KeyError – If attribute_name is not a recognized global attribute.:

global_attribute_template() OrderedDict[source]

Function to generate a template of required global attributes that must be set for a valid CDF.

Returns:

template (OrderedDict) – A template for required global attributes that must be provided.

measurement_attribute_info(attribute_name: str | None = None) Table[source]

Function to generate a astropy.table.Table of information about each variable metadata attribute. The astropy.table.Table contains all information in the SWxSOC variable attribute schema including:

  • description: (str) A brief description of the attribute

  • derived: (bool) Whether the attibute can be derived by the SWxSOC

    SWXSchema class

  • required: (bool) Whether the attribute is required by SWxSOC standards

  • overwrite: (bool) Whether the SWXSchema

    attribute derivations will overwrite an existing attribute value with an updated attribute value from the derivation process.

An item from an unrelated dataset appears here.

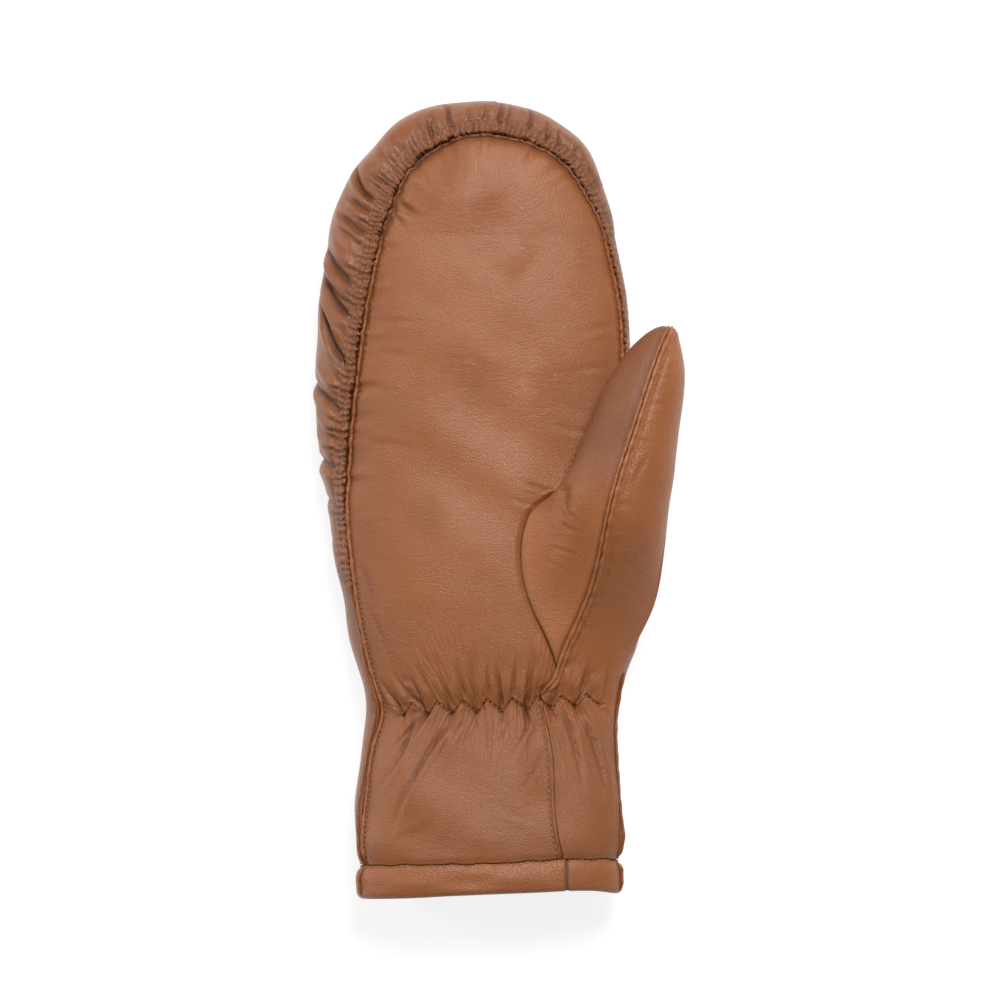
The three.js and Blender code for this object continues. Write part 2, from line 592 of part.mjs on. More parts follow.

  • valid_values: (str) List of allowed values the attribute can take for SWxSOC products,

    if applicable

  • alternate: (str) An additional attribute name that can be treated as an alternative

    of the given attribute. Not all attributes have an alternative and only one of a given attribute or its alternate are required.

  • var_types: (str) A list of the variable types that require the given

    attribute to be present.

Parameters:

attribute_name (str, optional, default None) – The name of the attribute to get specific information for.

Returns:

info (astropy.table.Table) – A table of information about variable metadata.

Raises:

KeyError – If attribute_name is not a recognized global attribute.:

measurement_attribute_template() OrderedDict[source]

Function to generate a template of required measurement attributes that must be set for a valid CDF measurement variable.

Returns:

template (OrderedDict) – A template for required variable attributes that must be provided.